How divorce affects your Will?

When a Decree Absolute is made or, in the case of a civil partnership, a Decree of Dissolution, any provisions contained in a Will which benefit the ex-spouse or ex-civil partner are automatically revoked.

For all intents and purposes your ex-spouse or ex-civil partner will be treated as if they are dead. Your ex-spouse or ex-civil partner will not, therefore, inherit your estate once a decree absolute or a decree of dissolution has been made. In addition, they will not be able to act as Executor even if the previous Will named them as such. If in your will you specified beneficiaries other than your ex-spouse or ex-civil partner then your estate will pass to such beneficiaries in accordance with the terms of your will. If your ex-spouse or ex-civil partner was the only beneficiary named in your will your estate will be distributed in accordance with the rules of intestacy.

Mum and dad are getting divorced do they need new Wills?

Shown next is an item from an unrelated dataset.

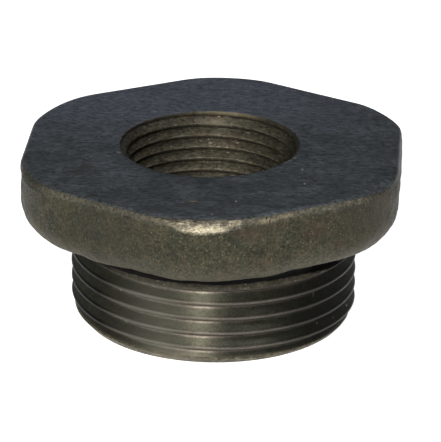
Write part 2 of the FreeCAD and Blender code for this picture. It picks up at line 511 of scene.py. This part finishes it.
def plug_shell():
    """The whole surface of the plug."""
    shell = Shell()
    fine, coarse = angles(COLUMNS), angles(BORE_COLUMNS)

    radii, heights, shares = uneven_head(fine)
    mouth, last = top_face(shell, fine, coarse, radii[0])
    under_head = len(radii) - SEAT_RINGS - FILLET_RINGS
    for row, (radius, height, share) in enumerate(zip(radii, heights, shares)):
        finish = NECK if row >= under_head else SKIN
        last = shell.next_ring(last, finish, radius, fine, height, 0.0, share)
    for height in np.linspace(SEAT_HEIGHT - NECK_FILLET, THREAD_TOP, 3)[1:]:
        last = shell.next_ring(last, NECK, outer_surface(fine, height)[0], fine, height)

    end = shell.add_points(outer_surface(fine, 0 * fine)[0], fine, 0, 0.0, CUT_METAL)
    crest = OUTER_CREST_AT_X - OUTER_PITCH * SEAM / FULL_TURN
    rows = helical_rows(fine, OUTER_PITCH, 0, THREAD_TOP, LEFT_HAND, crest, THREAD_STEPS)
    helical_block(
        shell, outer_surface, outer_finish, fine, rows, len(THREAD_STEPS), 0, THREAD_TOP, (last, end),
    )

    last = end
    for radius in END_FACE_FINE:
        last = shell.next_ring(last, DIE_CUT, radius, fine, 0)
    inner = shell.add_points(END_FACE_COARSE, coarse, 0)
    shell.join_to_half(last, inner, DIE_CUT, True)
    lower_mouth = bore_surface(coarse, 0 * coarse)[0]
    bore_end = shell.next_ring(inner, DIE_CUT, lower_mouth, coarse, 0, BORE_SHIFT)

    bore_top = HEAD_TOP - MOUTH_EDGE_DEPTH
    upper_mouth = bore_surface(coarse, bore_top + 0 * coarse)[0]
    rim = shell.add_points(upper_mouth, coarse, bore_top, BORE_SHIFT)
    root = INNER_ROOT_AT_X + INNER_PITCH * SEAM / FULL_TURN
    rows = helical_rows(coarse, INNER_PITCH, 0, bore_top, RIGHT_HAND, root, BORE_STEPS)
    helical_block(
        shell, bore_surface, lambda cut, height: TAPPED, coarse, rows, len(BORE_STEPS), 0, bore_top,
        (rim, bore_end), BORE_SHIFT,
    )
    shell.join_rings(rim, mouth, TAPPED)
    return shell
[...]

If your mum and dad are separated and a divorce will follow it is important for them to take advice on their Wills and what effect they want any future Wills to have. Often when your parents’ divorce as part of the financial settlement assets are written into trust for the children.  If this is not the case then they need to be advised how best to proceed.  Their divorce will end any appointment of each other as Executors and any beneficial entitlement being made for them from each other’s Estates but they need to decide what they want to do with their estates.  They will have jointly owned assets that need to be dealt with and split, they will have assets in their sole names and they will have assets that may pass outside of their Wills. They need to take advice on how to get the most out of their new Wills and ensure that their families are provided for adequately particularly if they have minor children or family members who are financially dependent on them.